Car Guys vs. Bean Counters
📅 Finished on: 2023-06-18
No point having a perfectly functioning mechanism that produces mediocre results. Focus on the outside, the customers, not just internal KPIs!
A big name at Ford, Chrysler, and GM, Bob Lutz tells his story during the 2008 crisis while leading GM. They say his opinions are polarizing, but it’s entertaining. Let’s see.
I have to say it was very interesting. Lutz has a strong personality and seldom takes blame, but he knows his job and has an excellent big-picture view. When he joined General Motors, he found heavy bureaucracy, lots of power in the hands of business managers, and a pile of internal KPIs and parameters that ensured cars met internal standards but were dull and boring for customers. So they did not buy them.
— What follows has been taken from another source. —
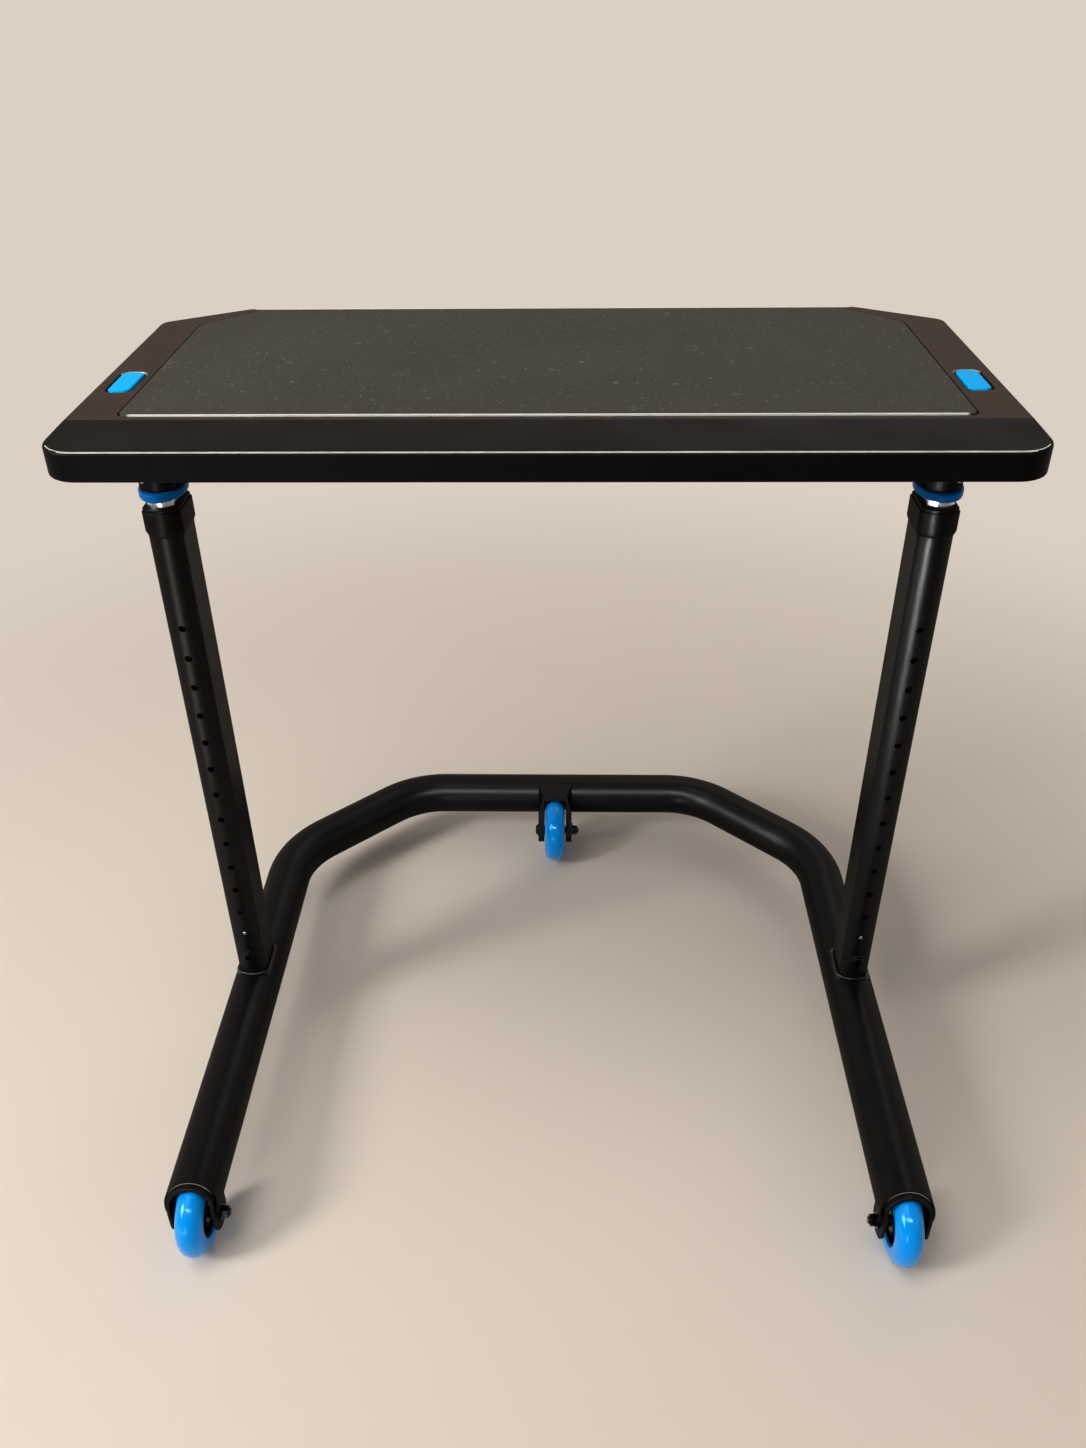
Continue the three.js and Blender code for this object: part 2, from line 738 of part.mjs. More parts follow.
// Screw places under the desk
const coverScrews = [];
[-1, 1].forEach((side) => {
  const edge = deckWidth / 2 - coverScrewInset;
  coverScrews.push([side * edge, deckFront + coverScrewInset + deckCornerRadius / 2]);
  coverScrews.push([side * edge, deckRear - deckChamferDeep - coverScrewInset]);
  coverScrews.push([side * deckWidth / 6, deckFront + coverScrewInset]);
  coverScrews.push([side * (edge - deckChamferWide), deckRear - coverScrewInset]);
});
const flangeScrews = [];
[-1, 1].forEach((side) => {
  [flangeOuter - flangeScrewInset, flangeScrewInset - flangeInner].forEach((across) => {
    [-1, 1].forEach((end) => {
      flangeScrews.push([side * (columnX + across), end * (flangeHalfDepth - flangeScrewInset)]);
    });
  });
});

function makeScrews(places, face) {
  return joined(places.flatMap(([x, y]) => [
    rodUp(screwHeadRadius, face - screwHeadHeight, face + fit, x, y, screwSides),
    rodUp(screwRadius, face, face + screwBite, x, y, screwSides),
  ]));
}

// Desk top shell: hollow below, recessed for the mat and the buttons
function makeDeckShell() {
  const bevel = { bevelEnabled: true, bevelThickness: deckRound, bevelSize: deckRound, bevelSegments: 2 };
  const body = solidOf(new THREE.ExtrudeGeometry(deckShape(deckRound), {
    depth: deckEdge - 2 * deckRound, curveSegments: arcSteps, ...bevel,
  }).translate(0, 0, deckBottom + deckRound));
  const hollow = prismUp(deckShape(deckWall), deckBottom - overrun, skinUnder);
  const seats = [[coverScrews, coverLow, coverHigh], [flangeScrews, flangeLow, flangeHigh]];
  const bosses = seats.flatMap(([places, , high]) => places.map(
    ([x, y]) => rodUp(bossRadius, high + fit, skinUnder + fit, x, y, screwSides)));
  const bores = seats.flatMap(([places, low]) => places.map(
    ([x, y]) => rodUp(screwRadius + fit, low - overrun, low + screwBite + fit, x, y, screwSides)));
  const strip = pointsShape([
    [deckFront + stripDepth, deckTop],
    [deckFront + stripDepth, deckTop + overrun],
    [deckFront - overrun, deckTop + overrun],
    [deckFront - overrun, deckTop - stripDrop * (stripDepth + overrun) / stripDepth],
  ]);
  const tools = [
    prismUp(matShape(matGap), deckTop - matRecess, deckTop + overrun),
    prismAcross(strip, -deckWidth, deckWidth),
    ...bores,
  ];
  [-1, 1].forEach((side) => {
    const at = [side * buttonX, buttonCentreY, 0];
    const dish = slotShape(buttonHalfWidth + dishMargin, buttonLength + 2 * dishMargin);
    tools.push(prismUp(dish, deckTop - dishDepth, deckTop + overrun).translate(at));
    const slot = slotShape(buttonHalfWidth + fit, buttonLength + 2 * fit);
    tools.push(prismUp(slot, skinUnder - overrun, deckTop + overrun).translate(at));
  });
  return cutBy(joined([body.subtract(hollow), ...bosses]), tools);
}
add('desk_top_shell', makeDeckShell(), deckPlastic);
add('desk_mat', prismUp(matShape(0), deckTop - matRecess, deckTop - matRecess + matThickness), matRubber);

// Underside cover, with an opening for each socket
function makeCover() {
  const tools = [-columnX, columnX].map((x) => prismUp(sectionShape(fit - socketInset), coverLow - overrun,
    coverHigh + overrun).translate([x, 0, 0]));
  flangeScrews.forEach(([x, y]) => {
    tools.push(rodUp(screwHeadRadius + fit, coverLow - overrun, coverHigh + overrun, x, y, screwSides));
  });
  const plate = cutBy(prismUp(deckShape(deckWall + fit), coverLow, coverHigh), tools);
  return plate.add(makeScrews(coverScrews, coverLow));
}
add('underside_cover', makeCover(), blackPlastic);

// Steel rail that ties the two socket flanges together
function makeRail() {
  const low = flangeHigh + fit;
  const high = skinUnder - fit;
  const half = columnX - railShort;
  const outer = block(-half, half, railFrontY, railFrontY + railDepth, low, high);
  return outer.subtract(block(-half - overrun, half + overrun, railFrontY + railWall,
    railFrontY + railDepth - railWall, low + railWall, high - railWall));
}
add('support_rail', makeRail(), darkSteel);

// Leg socket: an oval sleeve with a flange inside the desk
function makeSocket(side) {
  const bore = -innerInset + fit;
  const plate = block(-flangeInner, flangeOuter, -flangeHalfDepth, flangeHalfDepth, flangeLow, flangeHigh)
    .subtract(prismUp(sectionShape(bore), flangeLow - overrun, flangeHigh + overrun));
  const screws = flangeScrews.filter(([x]) => x * side > 0).map(([x, y]) => [x * side - columnX, y]);
  const tube = sleeve(-socketInset, bore, socketLow, flangeLow + fit);
  const body = joined([tube, plate, makeScrews(screws, flangeLow)]);
  return turnedToSide(body, side).subtract(socketScrewTool(side, socketScrewRadius + fit));
}

// A rod through the socket's front wall, turned outward by the screw's angle
function socketScrewTool(side, radius, from = 0, to = 2 * columnBow, sides = holeSides) {
  const rod = rodDeep(radius, -to, -from, 0, socketLow + socketScrewRise, sides);
  return rod.rotate([0, 0, side * socketScrewAngle]).translate([0, -columnBowSetback, 0]);
}

function makeSocketScrew(side) {
  const face = columnBow - socketInset + fit;
  const shank = socketScrewTool(side, socketScrewRadius, columnBow - innerInset - innerWall, face + fit);
  return shank.add(socketScrewTool(side, socketScrewHead, face, face + socketScrewHeadHeight));
}

// Blue stop ring under the socket
function makeRing() {
  const outer = new THREE.ExtrudeGeometry(sectionShape(ringProud - ringRound), {
    depth: ringHeight - 2 * ringRound, curveSegments: arcSteps, bevelEnabled: true,
    bevelThickness: ringRound, bevelSize: ringRound, bevelSegments: 2,
  }).translate(0, 0, ringLow + ringRound);
  return solidOf(outer).subtract(
    prismUp(sectionShape(-innerInset + fit), ringLow - overrun, ringLow + ringHeight + overrun));
}

// Chromed inner tube, with the pin's hole at its foot
function makeInnerTube(side) {
  const tube = sleeve(-innerInset, -innerInset - innerWall, innerLow, innerHigh);
  const pinHole = rodDeep(pinRadius + fit, -sectionHalfDepth(overrun), 0, 0, lowestHole, holeSides);
  return tube.subtract(pinHole).subtract(socketScrewTool(side, socketScrewRadius + fit));
}

// Glide outside the inner tube, just above the pin
function makeGlide() {
  const low = lowestHole + glideAbovePin;
  return sleeve(-columnWall - fit, -innerInset + fit, low, low + glideHeight);
}

// Lock pin: a round nose and a block whose window the rod's wedge works in
const innerBow = columnBow - innerInset - innerWall;
const pinBlockFront = fit - columnBowSetback - Math.sqrt(innerBow ** 2 - pinBlockHalfWidth ** 2);
const windowFront = rodY - rodRadius - fit - pinTravel;
const wedgeBack = rodY + rodRadius;
function makePin() {
  const tip = -sectionHalfDepth(0) - pinProud;
  const low = lowestHole - pinBlockDrop;
  const high = lowestHole + pinBlockRise;
  const nose = rodDeep(pinRadius, tip, pinBlockFront + fit, 0, lowestHole, holeSides);
  const half = pinBlockHalfWidth;
  const body = block(-half, half, pinBlockFront, pinBlockFront + pinBlockDepth, low, high);
  const slant = wedgeBack + 2 * fit;
  const window = pointsShape([
    [windowFront, high + overrun],
    [windowFront, wedgeHigh - (slant - windowFront)],
    [slant, wedgeHigh],
    [slant, high + overrun],
  ].reverse());
  const windowHalf = rodRadius + fit;
  return nose.add(body).subtract(prismAcross(window, -windowHalf, windowHalf));
}

// Carrier fixed in the inner tube, which guides the pin's block
const carrierLow = lowestHole - pinBlockDrop - fit - carrierFloor;
const carrierHigh = lowestHole + pinBlockRise + fit + carrierRoof;
const springWall = pinBlockFront + pinBlockDepth + pinTravel + pinSpringRoom;
function makeCarrier() {
  const body = prismUp(sectionShape(-innerInset - innerWall - fit), carrierLow, carrierHigh);
  const channel = block(-pinBlockHalfWidth - fit, pinBlockHalfWidth + fit, -sectionHalfDepth(0), springWall,
    lowestHole - pinBlockDrop - fit, lowestHole + pinBlockRise + fit);
  const rodHole = rodUp(rodRadius + fit, lowestHole, carrierHigh + overrun, 0, rodY, holeSides);
  return body.subtract(channel).subtract(rodHole);
}

// Pin spring, drawn at the length that it has when the pin is drawn back
function makePinSpring() {
  const start = pinBlockFront + pinBlockDepth + pinTravel + fit;
  const wire = coil(pinSpringRadius, pinSpringWire, start, springWall - fit, pinSpringTurns);
  return solidOf(wire.rotateX(-Math.PI / 2).translate(0, 0, lowestHole));
}

// Push rod from the button down to the wedge that draws the pin back
function makeRod() {
  const tip = wedgeHigh - 2 * rodRadius;
  const rod = rodUp(rodRadius, tip, pocketHigh - fit, 0, rodY);
  const bevel = pointsShape([
    [wedgeBack + overrun, wedgeHigh + overrun],
    [rodY - rodRadius - overrun, wedgeHigh - 2 * rodRadius - overrun],
    [wedgeBack + overrun, wedgeHigh - 2 * rodRadius - overrun],
  ].reverse());
  return rod.subtract(prismAcross(bevel, -2 * rodRadius, 2 * rodRadius));
}

// Button with a retaining flange below the skin and a pocket for its spring
function makeButton(side) {
  const high = deckTop + buttonProud;
  const cap = solidOf(new THREE.ExtrudeGeometry(
    slotShape(buttonHalfWidth - buttonRound, buttonLength - 2 * buttonRound), {
      depth: high - skinUnder + fit + buttonFlangeHeight - 2 * buttonRound, curveSegments: arcSteps,
      bevelEnabled: true, bevelThickness: buttonRound, bevelSize: buttonRound, bevelSegments: 2,
    }).translate(0, 0, skinUnder - fit - buttonFlangeHeight + buttonRound));
  const flange = prismUp(slotShape(buttonHalfWidth + buttonFlange, buttonLength + 2 * buttonFlange),
    skinUnder - fit - buttonFlangeHeight, skinUnder - fit);
  const across = -side * buttonOffset;
  const pocket = rodUp(pocketRadius, skinUnder - 2 * overrun, pocketHigh, across, rodY - buttonCentreY);
  return cap.add(flange).subtract(pocket).translate([side * buttonOffset, buttonCentreY, 0]);
}

// Housing under the button
function makeHousing(side) {
  const inner = buttonHalfWidth + buttonFlange + fit;
  const outer = inner + housingWall;
  const length = buttonLength - 2 * buttonHalfWidth;
  const floor = housingLow + housingFloor;
  const shell = prismUp(slotShape(outer, length + 2 * outer), housingLow, skinUnder - fit)
    .subtract(prismUp(slotShape(inner, length + 2 * inner), floor, skinUnder + overrun));
  const across = -side * buttonOffset;
  const rodAway = rodY - buttonCentreY;
  const hole = rodUp(rodRadius + fit, housingLow - overrun, skinUnder, across, rodAway, holeSides);
  return shell.subtract(hole).translate([side * buttonOffset, buttonCentreY, 0]);
}

function makeButtonSpring() {
  const wire = coil(buttonSpringRadius, buttonSpringWire, housingLow + housingFloor + fit, pocketHigh - fit,
    buttonSpringTurns);
  return solidOf(wire.translate(0, rodY, 0));
}

[['left', -1], ['right', 1]].forEach(([name, side]) => {
  const x = side * columnX;
  add(`leg_socket_${name}`, makeSocket(side), blackPlastic, x);
  add(`socket_screw_${name}`, makeSocketScrew(side), plainSteel, x);
  add(`stop_ring_${name}`, makeRing(), bluePlastic, x);
  add(`inner_tube_${name}`, makeInnerTube(side), chrome, x);
  add(`glide_bush_${name}`, makeGlide(), whitePlastic, x);
  add(`pin_carrier_${name}`, makeCarrier(), blackPlastic, x);
  add(`lock_pin_${name}`, makePin(), plainSteel, x);
  add(`pin_spring_${name}`, makePinSpring(), plainSteel, x);
  add(`push_rod_${name}`, makeRod(), plainSteel, x);
  add(`release_button_${name}`, makeButton(side), bluePlastic, x);
  add(`button_housing_${name}`, makeHousing(side), blackPlastic, x);
  add(`button_spring_${name}`, makeButtonSpring(), plainSteel, x);
});

// The origin is on the floor, halfway between the front wheels' fronts and the crossbar's back
desk.position.y = -(crossbarY + tubeRadius + frontAxleY - wheelRadius) / 2;

export default desk;
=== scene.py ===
import math
import bmesh
import bpy
from mathutils import Matrix, Vector


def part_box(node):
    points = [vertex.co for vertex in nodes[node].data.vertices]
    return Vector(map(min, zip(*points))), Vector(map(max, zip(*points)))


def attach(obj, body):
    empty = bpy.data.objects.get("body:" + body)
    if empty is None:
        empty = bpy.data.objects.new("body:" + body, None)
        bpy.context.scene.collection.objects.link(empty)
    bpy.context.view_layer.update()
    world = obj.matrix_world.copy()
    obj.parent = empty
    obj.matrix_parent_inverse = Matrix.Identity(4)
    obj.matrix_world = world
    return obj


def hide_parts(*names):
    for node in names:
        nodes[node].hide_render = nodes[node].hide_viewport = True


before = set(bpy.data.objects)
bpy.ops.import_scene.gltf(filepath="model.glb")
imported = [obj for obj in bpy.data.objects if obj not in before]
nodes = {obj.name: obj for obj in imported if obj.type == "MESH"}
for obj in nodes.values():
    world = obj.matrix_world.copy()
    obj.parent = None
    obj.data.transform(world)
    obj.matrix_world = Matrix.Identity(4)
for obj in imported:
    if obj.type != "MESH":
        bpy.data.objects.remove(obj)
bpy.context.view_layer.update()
sides = {"left": -1, "right": 1}
through = 0.2  # length of a cutter that goes right through
beyond = 0.01  # how far any other cutter stands out of the piece
hair = 0.0001  # a gap or overlap too small to see
spare = 0.001  # how far a test by place reaches past what it should find

# selecting and shaping, as by hand


def pickPiece(piece):
    if bpy.context.object and bpy.context.object.mode != "OBJECT":
        bpy.ops.object.mode_set(mode="OBJECT")
    bpy.ops.object.select_all(action="DESELECT")
    piece.select_set(True)
    bpy.context.view_layer.objects.active = piece


def newPiece(name):
    piece = bpy.context.object
    piece.name = name
    piece.data.name = name
    bpy.ops.object.transform_apply(location=True, rotation=True, scale=True)
    return piece


def cubePiece(name, low, high):
    bpy.ops.object.select_all(action="DESELECT")
    middle = [(a + b) / 2 for a, b in zip(low, high)]
    bpy.ops.mesh.primitive_cube_add(size=1, location=middle, scale=[b - a for a, b in zip(low, high)])
    return newPiece(name)


def rodPiece(name, radius, middle, length, axis="Z", corners=96, turn=0.0):
    bpy.ops.object.select_all(action="DESELECT")
    turns = {"X": (0, math.pi / 2, turn), "Y": (math.pi / 2, 0, turn), "Z": (0, 0, turn)}
    bpy.ops.mesh.primitive_cylinder_add(
        vertices=corners, radius=radius, depth=length, location=middle, rotation=turns[axis])
    return newPiece(name)


def openEdit(piece, kind, picked=False):
    pickPiece(piece)
    bpy.ops.object.mode_set(mode="EDIT")
    bpy.ops.mesh.select_mode(type=kind)
    bpy.ops.mesh.select_all(action="SELECT" if picked else "DESELECT")
    return bmesh.from_edit_mesh(piece.data)


def closeEdit():
    bpy.ops.object.mode_set(mode="OBJECT")


def pickFaces(piece, wanted):
    for face in openEdit(piece, "FACE").faces:
        if wanted(face.calc_center_median(), face.normal):
            face.select_set(True)
    bmesh.update_edit_mesh(piece.data)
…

Lutz then explains GM’s decline driven by the Japanese competitors (in his view because they were already prepared with lower-emission big SUVs, so the press targeted GM and piled on), and how he restored order by giving more room to design, streamlining procedures, and getting out of the tangle of meetings and internal metrics that made for a perfectly oiled mechanism producing mediocre cars.
There is also the 2008 bankruptcy, which allowed them to try again (he assigns little blame, pointing mainly to excessive debt), and the story of the various subsidiaries (Opel, Saab, Cadillac, Corvette, etc.), with many experiments attempted. The Chevrolet Volt is his pride and joy, car of the year.
Takeaways: ignore internal KPIs; focus on what the customer wants. Not the little numbers; you need to invest and take risks. In mediocrity you will never move forward.
I disliked his attacks on environmental concerns and on Japanese cars; take responsibility at times.